Once you’ve got a nice little collection going, and maybe branched out into the other factions, by now you should have a bit better of an understanding of the game. In depth strategy is beyond the scope of this guide, but see the section on good decks for newbies to get you started. This section is about what to do with them.

Once you’ve won at least one match using all four of the factions, tourney will be unlocked for you. Tourney will probably be where you want to be if you want to experience the pvp for now, as it puts everyone on equal footing in terms of coins and card upgrades. Wins here will get you 400 silver, and if you do well enough you’ll get some extra rewards. I can’t offer much in the way of strategy, but I can explain the basics:

You have 11 packs to open, one will give you the option of 3 heroes, 3 will give the option of 6 cards, 3 will give 5 cards, and 4 will give 4 cards to choose from. You are not locked into any one faction, and in fact this mode has special heroes you won’t see elsewhere, you can stumble upon some unique combos not possible anywhere else in the game.

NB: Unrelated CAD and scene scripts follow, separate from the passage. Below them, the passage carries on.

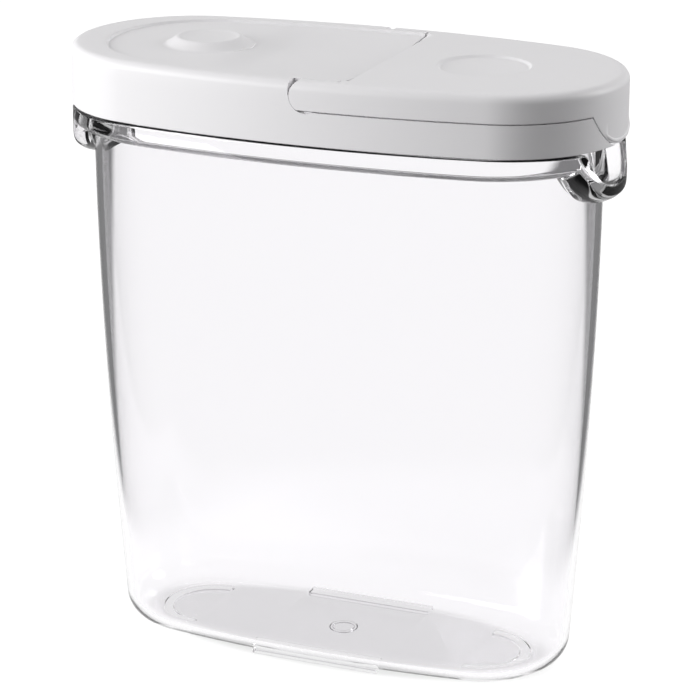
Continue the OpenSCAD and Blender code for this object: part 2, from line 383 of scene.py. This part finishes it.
def smooth_step(t):
    """0 below 0, 1 above 1, and soft at both ends in between."""
    t = np.clip(t, 0.0, 1.0)
    return t * t * (3 - 2 * t)


# ---- Jar ----


def lean(z, taper, top=151.2, bow=1.8):
    """How far the wall stands inside the neck at height z."""
    return taper * (np.clip(top - z, 0, None) / top) ** bow


def collar_lines():
    """Heights of the collar's lower line, outer edge and top in each direction, dipping into the notches."""
    run = LID_OVAL[2] * JAR_LINES.folded
    top = LID_BOTTOM - COLLAR_CLEAR
    edge = top - LIP_HEIGHT
    low = edge - LIP_ROUND

    return [z - depth * (1 - np.clip(run / half, 0, 1) ** 3)
            for z, (depth, half) in zip((low, edge, top), NOTCH_LINES)]


def jar_rings(shape):
    """Rings of the jar's wall: from under the base, up the outside, over the rim and down the inside."""
    wall, floor, taper = shape.wall / MM, shape.floor / MM, shape.taper / MM
    edge_r, foot = shape.base_edge / MM, shape.foot_height / MM
    low, edge, top = collar_lines()
    neck = JAR_LINES.flat(NECK_OVAL)
    rim = JAR_LINES.flat(LID_OVAL)
    facing = JAR_LINES.facing()

    def neck_ring(inset, z):
        """The neck's outline drawn in by inset, which may differ by direction."""
        inset = np.broadcast_to(inset, JAR_LINES.count)
        return np.column_stack([neck - facing * inset[:, None], np.broadcast_to(z, len(neck))])

    def collar_ring(share, z):
        return np.column_stack([neck + (rim - neck) * share, np.broadcast_to(z, len(neck))])

    lean_z = foot + edge_r
    rings = []
    # Edge of the base, wall and collar
    for t in np.radians(np.linspace(0, 90, 13)):
        inset = lean(lean_z, taper) + edge_r * (1 - math.sin(t))
        rings.append(neck_ring(inset, lean_z - edge_r * math.cos(t)))
    for share in np.linspace(0, 1, 29)[1:]:
        z = lean_z + (low - lean_z) * share
        rings.append(neck_ring(lean(z, taper), z))
    for t in np.radians(np.linspace(0, 90, 12)[1:]):
        rings.append(collar_ring(math.sin(t), edge - (edge - low) * math.cos(t)))
    # Upper edge of the lip, and the ledge with its fillet up to the neck
    round_z, round_share, ledge_share, fillet = 0.6, 0.1, 0.42, 2.0
    for t in np.radians(np.linspace(0, 90, 5)):
        rings.append(collar_ring(1 - round_share * (1 - math.cos(t)), top - round_z * (1 - math.sin(t))))
    for t in np.radians(np.linspace(0, 90, 7)):
        rings.append(collar_ring(ledge_share * (1 - math.sin(t)), top + fillet * (1 - math.cos(t))))
    # The rim, then down the inside to the floor
    rim_round = 0.5
    for t in np.radians(np.linspace(0, 90, 5)):
        rings.append(neck_ring(rim_round * (1 - math.cos(t)), NECK_TOP - rim_round * (1 - math.sin(t))))
    for t in np.radians(np.linspace(0, 90, 5)):
        inset = wall - rim_round * (1 - math.sin(t))
        rings.append(neck_ring(inset, NECK_TOP - rim_round * (1 - math.cos(t))))
    inner_r = edge_r - wall
    inner_z = foot + floor + inner_r
    for share in np.linspace(0, 1, 31)[1:]:
        z = NECK_TOP - rim_round + (inner_z - NECK_TOP + rim_round) * share
        rings.append(neck_ring(wall + lean(z, taper), z))
    for t in np.radians(np.linspace(0, 90, 11)[1:]):
        inset = wall + lean(inner_z, taper) + inner_r * (1 - math.cos(t))
        rings.append(neck_ring(inset, inner_z - inner_r * math.sin(t)))
    return rings


def foot_bar(name, x0, x1, y0, y1, z_top, round_by=0.5):
    """A straight foot with its lower edges eased."""
    plan = []
    for cx, cy, start in ((x1, y1, 0), (x0, y1, 90), (x0, y0, 180), (x1, y0, 270)):
        sx, sy = (-1 if cx == x1 else 1), (-1 if cy == y1 else 1)
        plan += arc(cx + sx * round_by, cy + sy * round_by, round_by, start, start + 90, 5)
    plan = np.asarray(plan)
    centre = plan.mean(axis=0)
    shrink = 1 - 2 * 0.3 / np.array([x1 - x0, y1 - y0])
    rings = [np.column_stack([(plan - centre) * shrink + centre, np.full(len(plan), 0.0)]),
             np.column_stack([plan, np.full(len(plan), 0.3)]),
             np.column_stack([plan, np.full(len(plan), z_top)])]
    n = len(plan)
    faces = [list(range(n))[::-1], [2 * n + i for i in range(n)]]
    for low in (0, n):
        faces += [[low + i, low + (i + 1) % n, low + n + (i + 1) % n, low + n + i] for i in range(n)]
    return to_object(name, np.concatenate(rings), faces)


def foot_arc(name, x, side, r0, r1, z0, z1, start, end, count=48):
    """Part of a round foot, square in section."""
    a = np.radians(np.linspace(start, end, count))
    closed = abs(end - start) >= 360
    if closed:
        a = a[:-1]
    ease = 0.3
    section = [(r0 + ease, z0), (r1 - ease, z0), (r1, z0 + ease), (r1, z1), (r0, z1), (r0, z0 + ease)]
    verts, faces = [], []
    for t in a:
        verts += [(x + side * r * math.cos(t), r * math.sin(t), z) for r, z in section]
    m, n = len(section), len(a)
    for i in range(n if closed else n - 1):
        j = (i + 1) % n
        faces += [[i * m + k, i * m + (k + 1) % m, j * m + (k + 1) % m, j * m + k] for k in range(m)]
    if not closed:
        faces += [list(range(m)), [(n - 1) * m + k for k in range(m)][::-1]]
    return to_object(name, verts, faces)


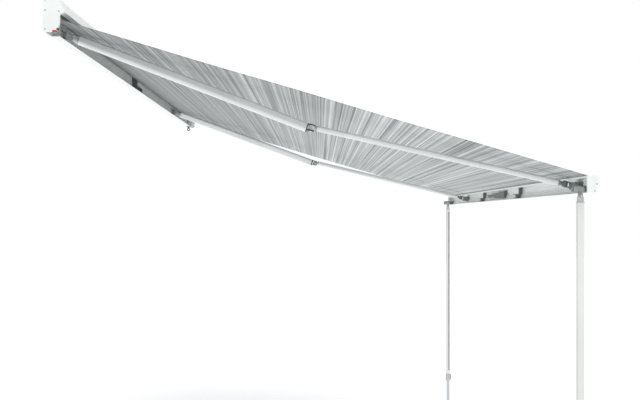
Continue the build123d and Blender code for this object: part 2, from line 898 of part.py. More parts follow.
def make_wrist_knuckle(eye_half, bore_play):
    axis = steep(wrist_axis)
    eye = disc(wrist_closed, axis, -eye_half, eye_half, wrist_eye_r)
    neck_end = wrist_eye_r + neck_clear
    way = (fore_end - fore_start).normalized()
    offset_y = wrist_closed_depth - fore_depth
    base = Plane(origin=wrist_closed - axis * eye_half, x_dir=(1, 0, 0), z_dir=axis)
    points = [
        (0, wrist_eye_r), (neck_end, wrist_eye_r + offset_y / 2),
        (neck_end, offset_y / 2 - wrist_eye_r), (0, -wrist_eye_r),
    ]
    shape = eye + extrude(base * polygon(points), amount=2 * eye_half, dir=axis)
    near_spot = wrist_closed + inward * neck_end + Vector(0, offset_y / 2, 0)
    near_sketch = oval(2 * wrist_eye_r - hinge_gap, 2 * eye_half - hinge_gap)
    near = Plane(origin=near_spot, x_dir=axis.cross(inward), z_dir=inward) * near_sketch
    far = Plane(origin=fore_end, x_dir=up.cross(-way).normalized(), z_dir=-way) * fore_section(0)
    shape += loft([near, far])
    shape += span(fore_end - way * spigot, fore_end, fore_section(fore_wall + tube_fit), up)
    bore = eye_half + overrun
    shape -= disc(wrist_closed, axis, -bore, bore, pin_r + bore_play)
    return swing_fore(shape)


# Lead bar
bar_low = bar_top + bar_tall


def bar_outline():
    """The end view of the lead bar, in depth and height."""
    front = bar_rear + bar_deep
    return polygon([
        (bar_rear, -bar_top),
        (front - bar_corner, -bar_top),
        (front, -bar_top - bar_corner),
        (front, -bar_top - bar_tall / 2),
        (front - bar_taper, -bar_low),
        (bar_rear, -bar_low),
    ])


def bar_core(x_from, x_to):
    """The room inside the lead bar's walls between two places along it."""
    core = offset(bar_outline(), -bar_wall, kind=Kind.INTERSECTION)
    return along_case(core, x_from, x_to)


def bar_room(x_from, x_to):
    """The room inside the lead bar's ribs between two places along it."""
    room = offset(bar_outline(), -bar_wall - bar_rib, kind=Kind.INTERSECTION)
    return along_case(room, x_from, x_to)


def make_lead_bar():
    inner = half_length - bar_cap
    shape = along_case(bar_outline(), -inner, inner) - bar_core(-half_length, half_length)
    lip_rear = bar_rear + bar_deep - bar_taper - bar_lip
    shape -= slab(
        -half_length, half_length, bar_rear - overrun, lip_rear,
        -bar_low - overrun, -bar_top - bar_brow,
    )
    rib_room = bar_core(-inner, inner) - bar_room(-half_length, half_length)
    for step_number in range(1, bar_ribs + 1):
        z = -bar_top - bar_brow - step_number * bar_rib_step
        band = slab(-inner, inner, bar_rear + bar_deep / 2, bar_rear + bar_deep, z, z + bar_wall)
        shape += rib_room & band
    groove = spot(0, bar_rear + bar_groove_depth, -bar_top - bar_groove_drop)
    left, right = Vector(-inner, groove.Y, groove.Z), Vector(inner, groove.Y, groove.Z)
    shape += rod(left, right, bar_groove_r) & along_case(bar_outline(), -inner, inner)
    shape -= rod(left, right, bar_groove_bore)
    depth = bar_rear + bar_groove_depth
    shape -= slab(
        -inner, inner, depth - slot_wide / 2, depth + slot_wide / 2,
        -bar_top - bar_groove_drop, -bar_top + overrun,
    )
    return shape


def bar_screw_places():
    front = bar_rear + bar_deep
    return [(front - bar_corner, -bar_top - bar_tall / 2), (front - bar_taper, -bar_low + bar_corner)]


def make_left_bar_cap():
    shape = along_case(bar_outline(), -half_length, -half_length + bar_cap)
    for depth, z in bar_screw_places():
        start = spot(-half_length - overrun, depth, z)
        head = spot(-half_length + screw_head, depth, z)
        end = spot(-half_length + bar_cap + overrun, depth, z)
        shape -= rod(start, end, screw_r + screw_fit) + rod(start, head, screw_head_r + screw_fit)
    return shape


def make_bar_screws():
    screws = []
    for depth, z in bar_screw_places():
        start = spot(-half_length, depth, z)
        head = rod(start, spot(-half_length + screw_head, depth, z), screw_head_r)
        screws.append(head + rod(start, spot(-half_length + bar_cap, depth, z), screw_r))
    return Compound(screws + [mirror(screw, Plane.YZ) for screw in screws])


def make_wrist_bracket():
    """Two lugs on a block that fills the front of the lead bar."""
    axis = steep(wrist_axis)
    low = wrist_eye + hinge_gap
    middle_z = -wrist_z - bar_deep * abs(axis.Y) * wrist_drop_share
    outer_x, inner_x = arm_x - wrist_block_out, arm_x + wrist_block_in
    block = slab(
        outer_x, inner_x, bar_rear + wrist_block_rear, bar_rear + bar_deep,
        middle_z - wrist_block_tall / 2, middle_z + wrist_block_tall / 2,
    )
    shape = block & bar_room(outer_x, inner_x)
    room = slab(outer_x, inner_x, wrist_depth, bar_rear + bar_deep / 2, -bar_low, -bar_top)
    for side in (-1, 1):
        way = axis * side
        shape += disc(wrist, way, low, low + wrist_lug, wrist_eye_r)
        base = Plane(origin=wrist + way * low, x_dir=(1, 0, 0), z_dir=way)
        stay = extrude(
            base * Pos(0, -side * bar_deep / 2) * Rectangle(2 * wrist_eye_r, bar_deep),
            amount=wrist_lug, dir=way,
        )
        shape += stay & room
    bore = low + wrist_lug + overrun
    return shape - disc(wrist, axis, -bore, bore, pin_r + pin_fit)


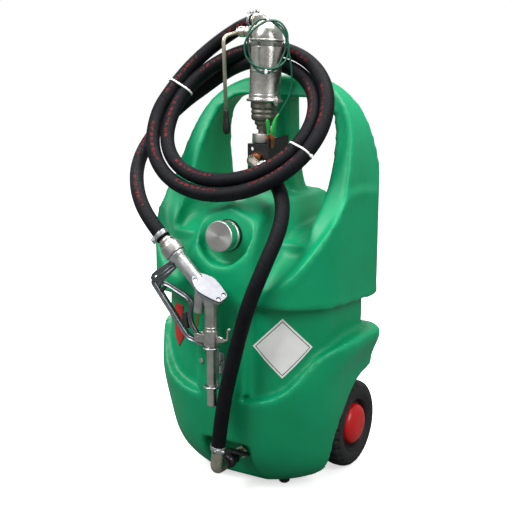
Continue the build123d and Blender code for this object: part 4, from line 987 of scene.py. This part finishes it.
nozzle = {
    "head": (-4, -185, 462),
    "lean": 46.5,  # degrees that the grip leans left
    "grip": [
        (0, 4), (17, 6), (16.4, 20), (15.2, 40), (15.2, 86),
        (16, 94), (19.5, 101), (20.5, 106), (0, 106),
    ],
    "swivel": [
        (0, 106.3), (21.4, 106.3), (22.6, 109), (22.6, 127), (21, 130), (18.4, 131), (18.4, 134.5),
        (15.5, 135.2), (15.5, 138), (17.6, 138.6), (17.6, 142), (12.6, 142.6), (12.6, 148), (0, 148),
    ],
    "coverFacing": (0.45, -0.45, 0.77),
    "coverAlong": (0.86, 0.0, -0.5),
    "coverOffset": 16,
    "coverThick": 5.4,
    "coverSide": [
        (-42, -9.5), (-42, 9.5), (-27, 19), (-8.4, 25.4), (14, 21.5),
        (42, 12.5), (42, -12.5), (14, -21.5), (-8.4, -25.4), (-27, -19),
    ],
    "screws": ((-32, 7.4), (-32, -7.4), (33.5, 7.6), (33.5, -7.6)),
    "stub": ((-22, -185, 462), 8),
    "socket": [(0, 436), (14.8, 436.5), (15.4, 442), (17.5, 447), (21, 456), (20, 466), (14, 472), (0, 473)],
    "spoutAxis": (3, -184, 0),
    "spout": [
        (0, 443), (14, 442), (13.4, 420), (13.4, 392), (14.3, 390.8), (14.3, 388.2),
        (13.6, 387), (13.6, 385.6), (16.2, 384.6), (16.2, 353), (14.6, 350.4), (10.6, 349.6),
        (10.2, 347), (10.2, 221), (9.4, 219), (7.8, 219.2), (7.6, 232), (0, 234),
    ],
    "guard": ((-86, 508), (-124, 479), (-140, 470), (-53, 362), (-13, 352.5)),
    "guardLug": [
        (-93, 521), (-130, 495.5), (-142, 485.5), (-146, 475),
        (-125, 455), (-116, 473), (-104, 482), (-80, 506),
    ],
    "guardHole": [(-137.5, 479.6), (-128.5, 486.6), (-126, 479.6), (-134.4, 471.4)],
    "trigger": ((-117, 470), (-101, 468), (-52, 447), (-41, 433), (-48.5, 416), (-44, 389), (-25, 366)),
    "pivot": (-25, -187, 366),
    # outlines by x and z
    "frontPad": [(-125, 452), (-112, 464), (-107, 460), (-118, 446)],
    "lowPad": [(-66, 412), (-57, 414), (-54, 398), (-51, 380), (-60, 384), (-66, 398)],
}
gripTurn = math.radians(nozzle["lean"])
gripWay = Vector((-math.sin(gripTurn), 0, math.cos(gripTurn)))
nozzleHead = Vector(nozzle["head"])
coverWay = Vector(nozzle["coverFacing"]).normalized()
coverWide = Vector(nozzle["coverAlong"])
coverWide = (coverWide - coverWay * coverWide.dot(coverWay)).normalized()
coverHigh = coverWay.cross(coverWide)


def iSection(half, wide, web, flange):
    # across the bar by along the pivot, with a groove in each side
    return [
        (-half, -wide), (flange - half, -wide), (flange - half + 0.5, -web),
        (half - flange - 0.5, -web), (half - flange, -wide), (half, -wide),
        (half, wide), (half - flange, wide), (half - flange - 0.5, web),
        (flange - half + 0.5, web), (flange - half, wide), (-half, wide),
    ]


def coverRing(scale, lift):
    # the cover's outline at another size, lifted off the body's middle
    middle = nozzleHead + coverWay * (nozzle["coverOffset"] + lift)
    outline = eased(nozzle["coverSide"], 7, True, 4)
    return [middle + coverWide * p[0] * scale + coverHigh * p[1] * scale for p in outline]


def upright(outlines, spot, thick, edge, facing=1):
    # a plate that stands across the caddy, its outline drawn by x and z
    return plate(outlines, spot, (1, 0, 0), (0, facing, 0), thick, edge)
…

You will play matches until you either win 8 times, or lose 3 times overall, receiving rewards based on how many wins you got.

0-2 Wins: Free Oak pack
3-4 Wins: Free Silver pack
5 Wins: Free Gold pack
6 Wins: Free gold pack and you get to pick one of the cards from your draft deck to keep
7 Wins: Free gold pack and you get to pick one of the cards from your draft deck to keep, and a ticket
8 Wins: Free gold pack and you get to pick two of the cards from your draft deck to keep, and a ticket

After losing, if it is not your third loss, you can pick one card in your deck to reroll via a 4 pack.

You can try normal matchmaking too, and there are some cheap decks you can put together that will do well there. MP has the best rewards for both wins and losses on the weekends when they double (tourney rewards do not) so it’s worth getting yourself acquainted with it if you can get a deck together.